As described above, according to the present invention, a metal plate without a resin layer is bonded to the lower surface of the LED package 100 such that heat from the LED package is released through the metal plate. Accordingly, the efficiency deterioration of the LED chip, and the shortening of the life span thereof, caused by heat, can be prevented to thus enhance reliability. More light can be obtained with the same consumption power as compared to the related art. This can allow for a reduction in the number of LED packages and heat sinks required for a lighting light source, as well as a reduction in manufacturing costs and the sliminess and compactness of a product. Furthermore, since low-priced metal plate and FR4 PCB are used instead of a high-priced metal PCB, the manufacturing costs of a lighting light source product can be further reduced.
The LED package 100 is applicable to any lighting light source described in the related art.
In all the embodiments of the present invention, the bottleneck phenomenon of the heat flow due to the resin layer formed in the existing metal PCB can be prevented, so the heat releasing effect can be maximized, and since the low-priced metal plates (or heat sinks, instead of the high-priced metal PCB, are used, the economical efficiency of various lighting devices using LEDs can be improved.
Although embodiments have been described with reference to a number of illustrative embodiments thereof, it should be understood that numerous other modifications and embodiments can be devised by those skilled in the art that will fall within the scope of the principles of this disclosure. More particularly, various variations and modifications are possible in the component parts and/or arrangements of the subject combination arrangement within the scope of the disclosure, the drawings and the appended claims. In addition to variations and modifications in the component parts and/or arrangements, alternative uses will also be apparent to those skilled in the art.

Claims

1. A manufacture comprising

a light emitting diode (LED) package, said LED package having:

a package body including an LED;

a bottom heat transfer metal layer formed on the bottom of the package body; and

a metal plate bonded to the bottom heat transfer metal layer,

wherein the bottom heat transfer metal layer is bonded to the metal plate through one of soldering and adhesion, and

wherein the metal plate comprises only metal without a resin layer.
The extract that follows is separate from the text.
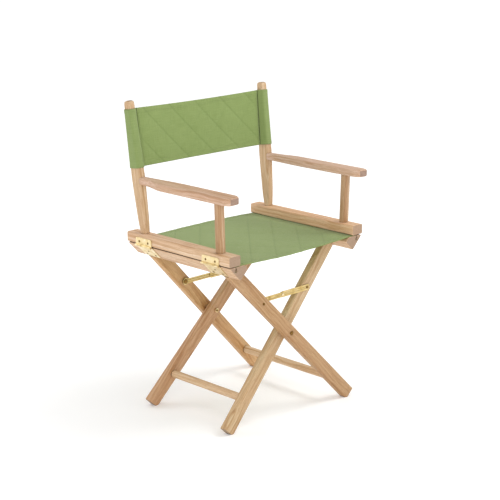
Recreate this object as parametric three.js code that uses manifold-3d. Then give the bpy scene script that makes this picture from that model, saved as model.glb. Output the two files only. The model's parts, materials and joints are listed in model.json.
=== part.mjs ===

2. The manufacture of claim 1, wherein the bottom heat transfer metal layer has a structure in which a metal layer comprising a metal selected from the group consisting of nickel (Ni), copper (Cu), silver (Ag), and tin (Sn) is plated on an electrode layer comprising a metal selected from the group consisting of copper (Cu) electrode layer and silver (Ag).

3. The manufacture of claim 1, further comprising a heat transfer metal filler including metal filled through a via hole formed in a penetrative manner in the package body.

4. The manufacture of claim 3, further comprising a top heat transfer metal layer installed within the package body such that the top heat transfer metal layer is formed below an LED chip including the LED, wherein the top heat transfer metal layer is connected to the bottom heat transfer metal layer through the heat transfer metal filler.

5. The manufacture of claim 1, wherein the package body further includes:

an anode electrode connected to an anode terminal of the LED; and

a cathode electrode connected to a cathode terminal of the LED,

wherein the cathode electrode and the anode electrode are formed on an upper surface of the package body.

6. The manufacture of claim 1, further comprising a plurality of additional LED packages as recited in claim 1, wherein the LED packages are bonded to a single metal plate and connected in series.

7. A light emitting diode (LED) package comprising:

a package body including an LED and a Zener diode;

a heat transfer metal filler including metal filled through a via hole formed in a penetrative manner in the package body; and

a metal plate bonded to the heat transfer metal filler,

wherein the heat transfer metal filler is bonded to the metal plate through one of soldering and adhesion, and

wherein the metal plate includes only metal without a resin layer.

8. A light emitting diode (LED) package comprising:

a package body including an LED and a Zener diode;

a heat transfer metal filler including metal filled through a via hole formed in a penetrative manner in the package body;

a metal plate bonded to the bottom heat transfer metal layer,

wherein the metal plate includes metal without a resin layer.

9. The LED package of claim 7,

wherein the LED package is bonded to the metal plate in a one-to-one manner,

wherein a plurality of metal plates to which a plurality of LED packages are bonded in a one-to-one manner are separated to be insulated from each other, and the plurality of LED packages respectively bonded to the metal plates are connected in series, and

wherein the package body further includes an anode electrode connected to an anode terminal of the LED, and a cathode electrode connected to a cathode terminal of the LED, and

wherein the cathode electrode and the anode electrode protrude from side surfaces of the package body and are bent to be spaced apart from the metal plate.

10. The LED package of claim 7, wherein the package body further includes:

an anode electrode connected to an anode terminal of the LED; and

a cathode electrode connected to a cathode terminal of the LED,

wherein the cathode electrode and the anode electrode protrude from side surfaces of the package body and are bent so as to be spaced apart from the metal plate, and

wherein the electrodes and wirings are bonded through soldering, and bonded portions thereof are coated with an insulating body, or an insulating body is attached to a portion of the metal plate facing the bonded portions of the electrodes and the wirings.

11. The LED package of claim 8,

wherein the LED package is bonded to the metal plate in a one-to-one manner,

12. The LED package of claim 7, wherein the package body further includes:

an anode electrode connected to an anode terminal of the LED; and

a cathode electrode connected to a cathode terminal of the LED,

13. The manufacture of claim 1, wherein the bottom heat transfer metal layer is bonded to the metal plate by Ag epoxy.

14. The package of claim 7, wherein the heat transfer metal filler is bonded to the metal plate by Ag epoxy.

15. The package of claim 8, wherein the heat transfer metal filler is bonded to the metal plate by Ag epoxy.